[START OF DATA SEGMENT]
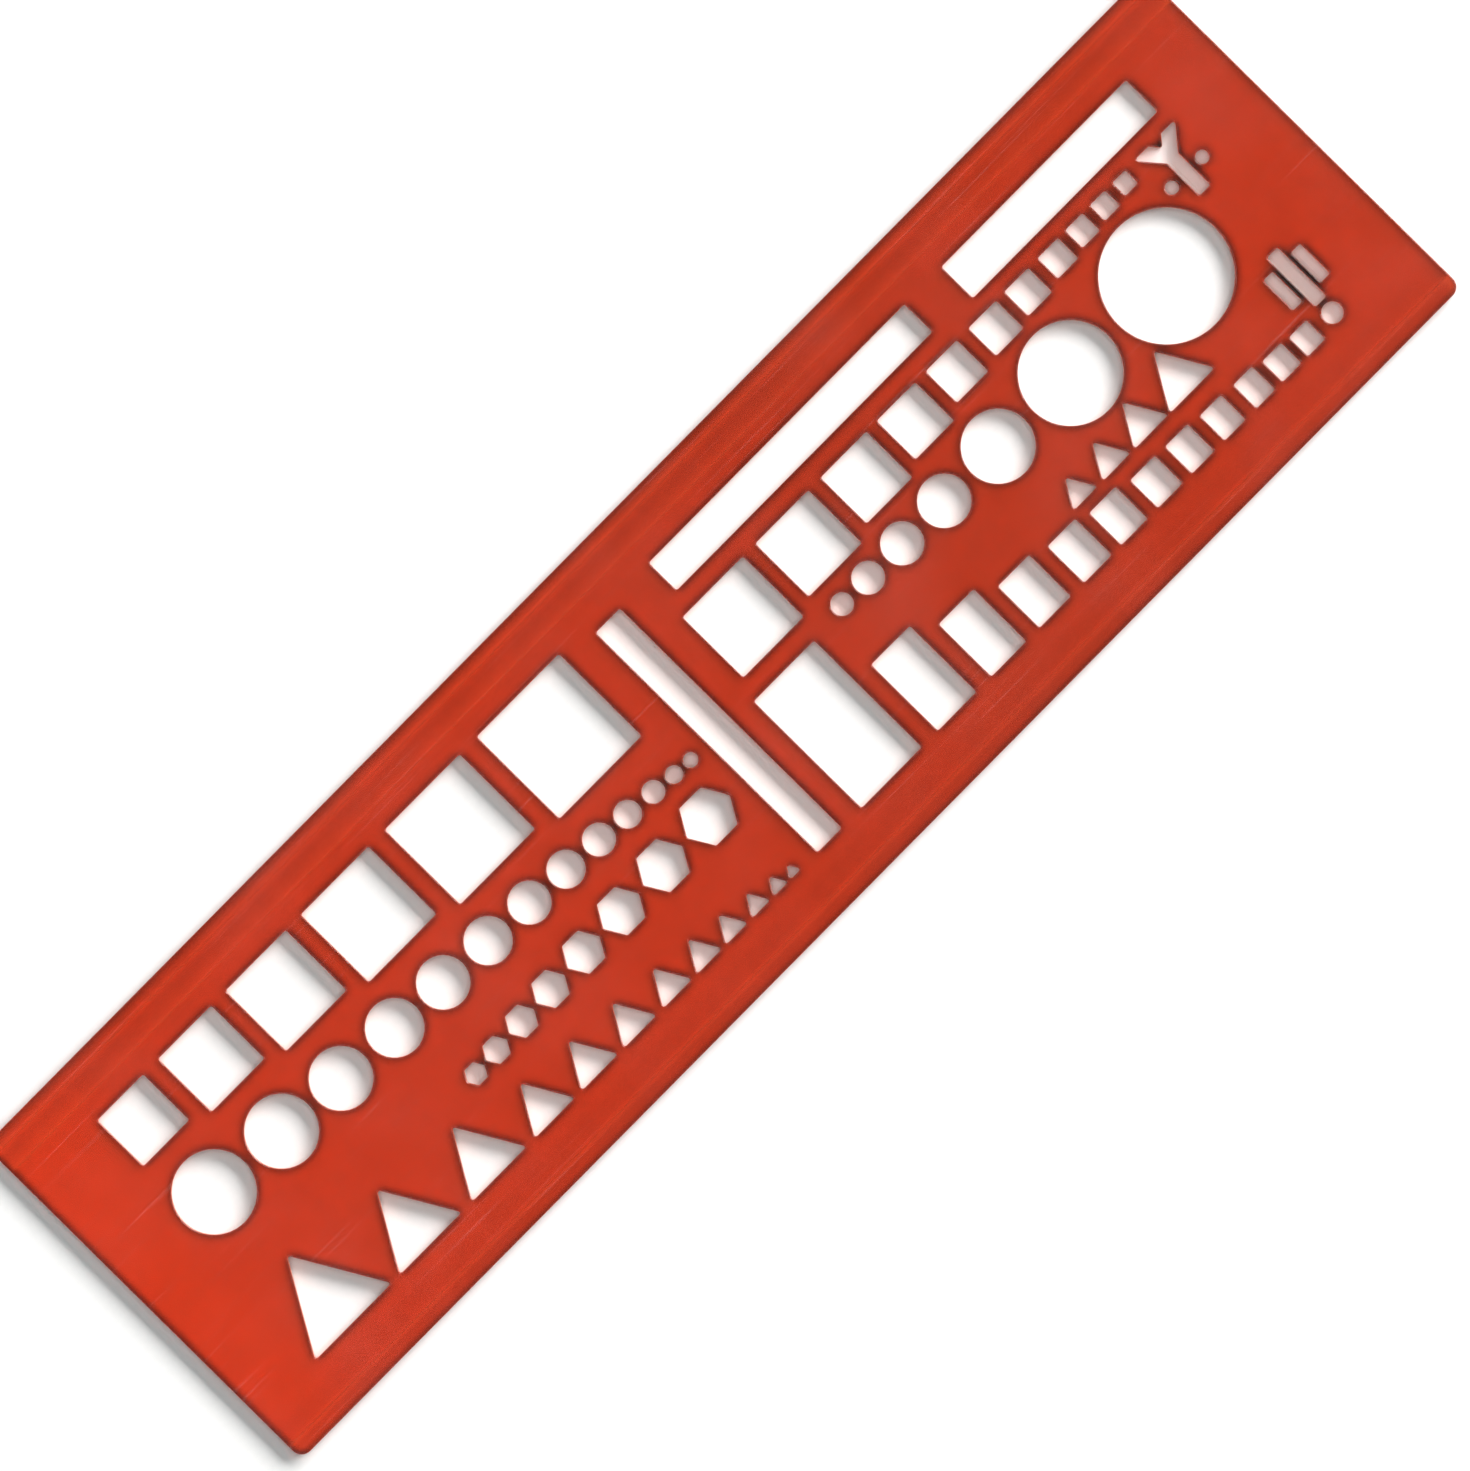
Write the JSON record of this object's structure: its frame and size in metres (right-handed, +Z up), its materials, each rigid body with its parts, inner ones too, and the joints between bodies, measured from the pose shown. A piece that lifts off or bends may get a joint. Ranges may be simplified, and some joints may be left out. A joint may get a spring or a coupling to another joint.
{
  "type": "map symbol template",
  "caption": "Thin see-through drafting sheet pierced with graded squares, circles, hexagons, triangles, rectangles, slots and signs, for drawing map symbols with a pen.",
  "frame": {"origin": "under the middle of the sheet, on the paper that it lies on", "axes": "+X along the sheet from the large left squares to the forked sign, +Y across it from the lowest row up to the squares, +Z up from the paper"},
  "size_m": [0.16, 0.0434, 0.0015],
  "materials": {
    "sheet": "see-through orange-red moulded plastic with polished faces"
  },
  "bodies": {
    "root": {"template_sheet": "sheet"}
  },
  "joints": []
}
[END OF DATA SEGMENT]
**WHAT IS NEEDED:**
Produce an exact copy of the whole listing.

**OUTPUT FOR THIS TASK:**
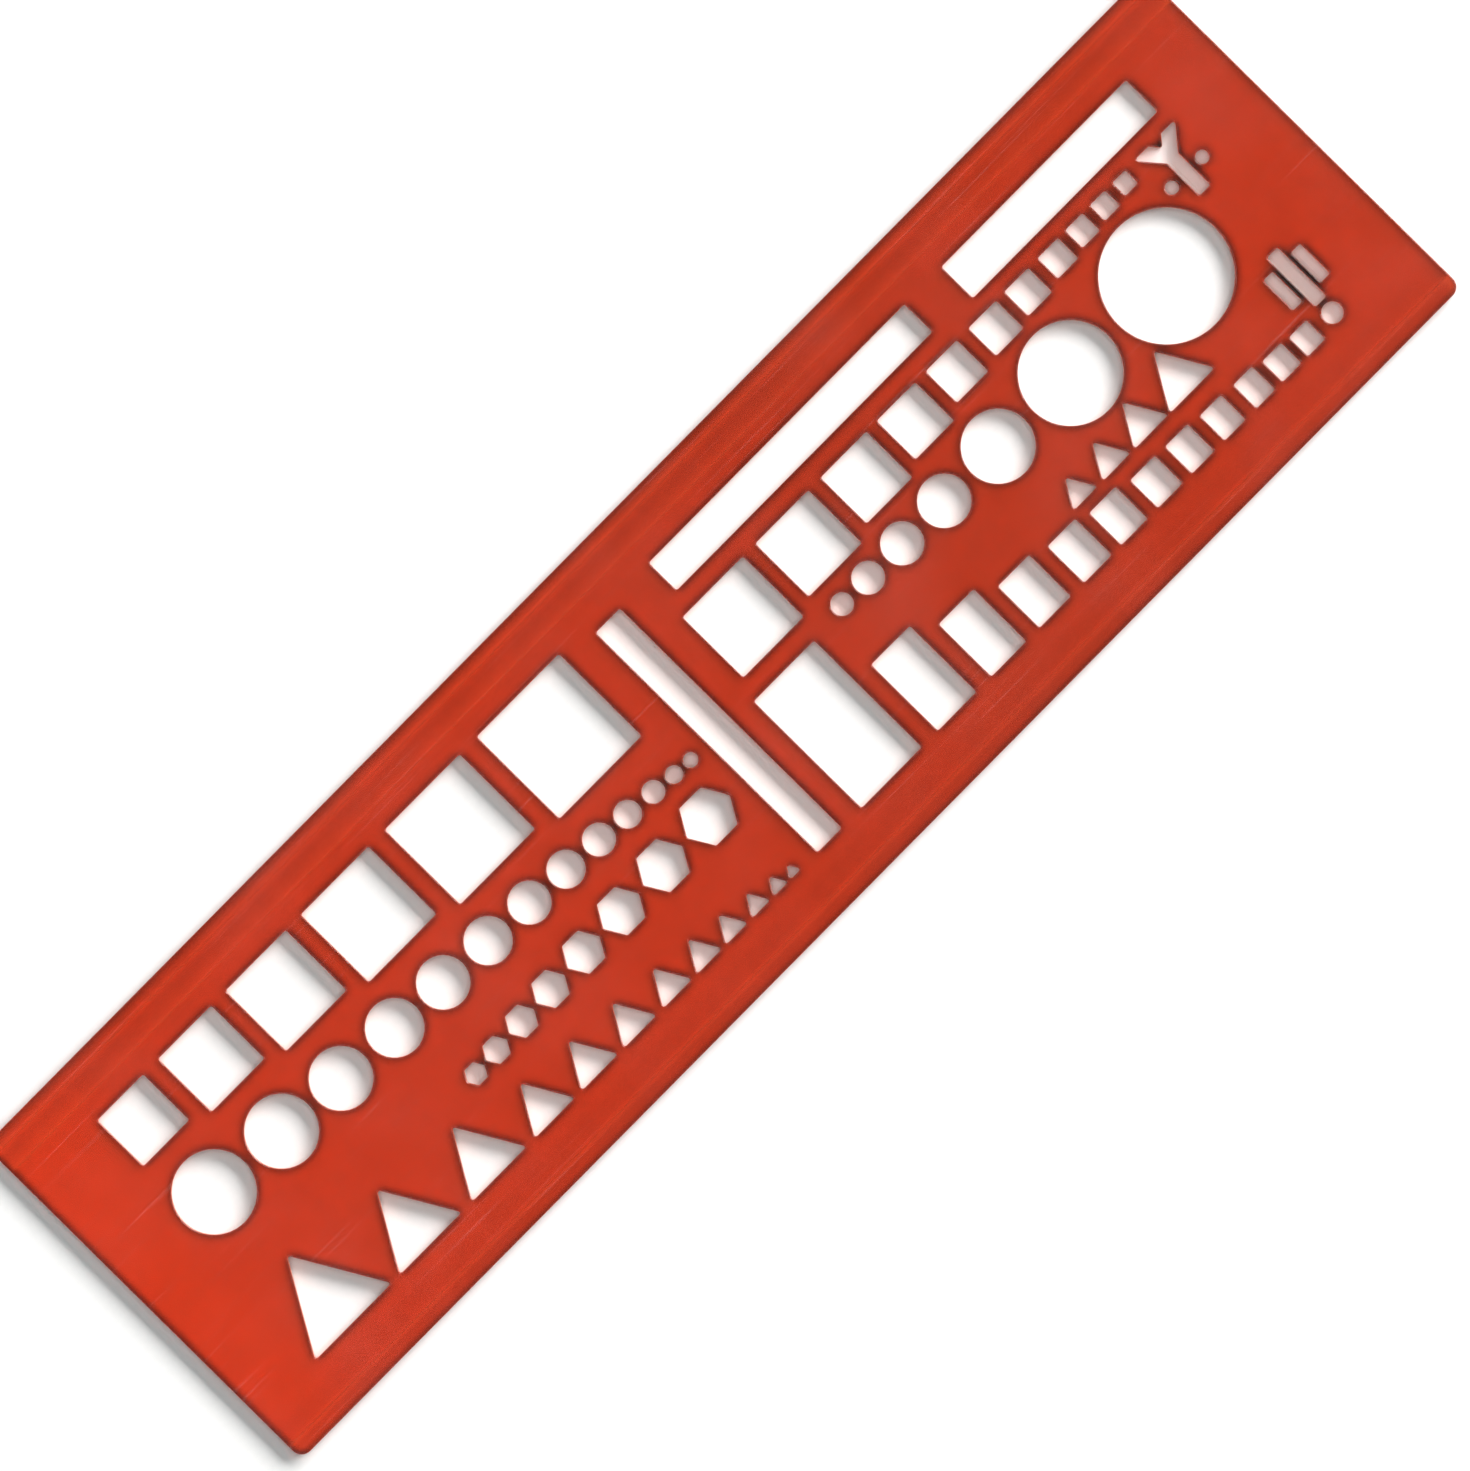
Write the JSON record of this object's structure: its frame and size in metres (right-handed, +Z up), its materials, each rigid body with its parts, inner ones too, and the joints between bodies, measured from the pose shown. A piece that lifts off or bends may get a joint. Ranges may be simplified, and some joints may be left out. A joint may get a spring or a coupling to another joint.
{
  "type": "map symbol template",
  "caption": "Thin see-through drafting sheet pierced with graded squares, circles, hexagons, triangles, rectangles, slots and signs, for drawing map symbols with a pen.",
  "frame": {"origin": "under the middle of the sheet, on the paper that it lies on", "axes": "+X along the sheet from the large left squares to the forked sign, +Y across it from the lowest row up to the squares, +Z up from the paper"},
  "size_m": [0.16, 0.0434, 0.0015],
  "materials": {
    "sheet": "see-through orange-red moulded plastic with polished faces"
  },
  "bodies": {
    "root": {"template_sheet": "sheet"}
  },
  "joints": []
}